К концу «нулевых» оптимистический заряд «новых реалистов» фактически исчерпал себя, что уже заметно в произведениях Д.Данилова или в романе Д.Гуцко «Домик в Армагеддоне» (2010).
Подводящим итоги краткой эпохи «нового реализма» стал роман Р.Сенчина «Елтышевы» (2011), пронизанный сумрачным настроением и навязчивой идеей безысходности и социального распада. Знаменательно, что, будучи последовательно номинирован на все крупные литературные премии («Большая книга», «Национальный бестселлер», «Русский Букер» и «Ясная Поляна»), роман «Елтышевы» так и не получил ни одной из них, что, по мнению специалистов, охарактеризовало, как скоро «новый реализм» исчерпал свои ресурсы.
Кодой эпохи «нового реализма» стала статья писателя В. Ерофеева «Отсебятина», посвященная антологии «Десятка», в которую вошли сочинения десяти наиболее известных «новых реалистов». В статье указывалось на дальнейшую бесперспективность «новореалистического» метода.

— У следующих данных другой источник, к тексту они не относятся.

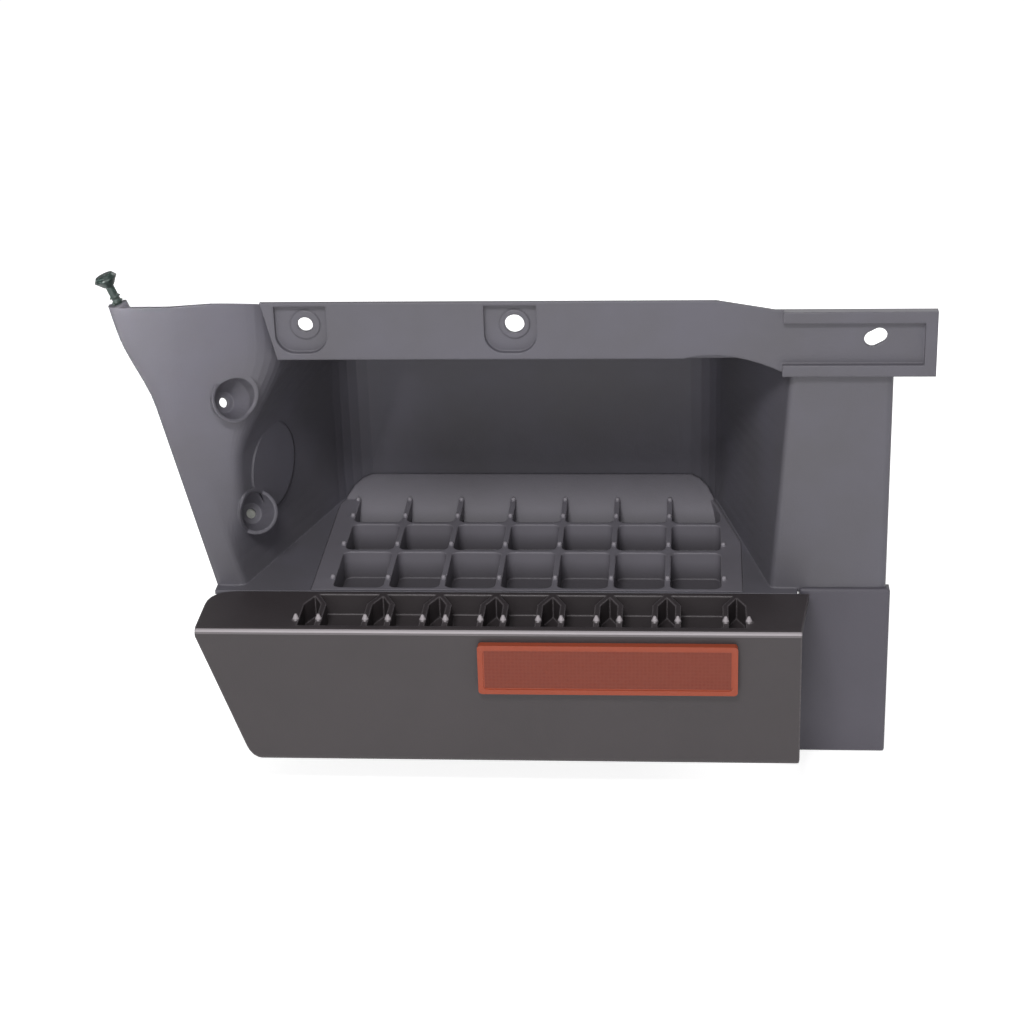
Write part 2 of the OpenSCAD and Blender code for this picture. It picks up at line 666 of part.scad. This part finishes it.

…Петров, что вы такое увидели у меня на груди?
Бородатые предтечи
На самом деле все было куда сложнее. Проще говоря: все было не так.
Для начала, новый реализм появился как минимум десятью годами раньше.
В середине восьмидесятых весь литературный процесс накрыла волна «возвращенной литературы». Соперничать с Булгаковым, Гроссманом и Шаламовым было крайне сложно, но вослед «возвращенной» могла более-менее успешно пристроиться литература «ревизионистская» – заново переосмысляющая итоги «красного века».
Тем более что многие здравствующие писатели проходили одновременно и по разряду «возвращенной» и по разряду «ревизионистской»: в России издали Солженицына, вышли «Дети Арбата» Анатолия Рыбакова, над которыми он работал давно, но издавать не решался, вернулись из-за кордона Аксенов и Войнович – сначала со своей зубодробительной литературной антисоветчиной, а потом и сами лично пожаловали. Прозвучала книга «Генерал и его армия» Георгия Владимова. Радикально переосмыслил свою собственную судьбу и судьбы Родины Виктор Астафьев в последних книгах. Даже Юлиан Семенов – и тот вдруг издал роман о Штирлице, которого, согласно незамысловатому сюжету, Сталин хочет повесить на Красной площади в ходе огромного процесса над евреями.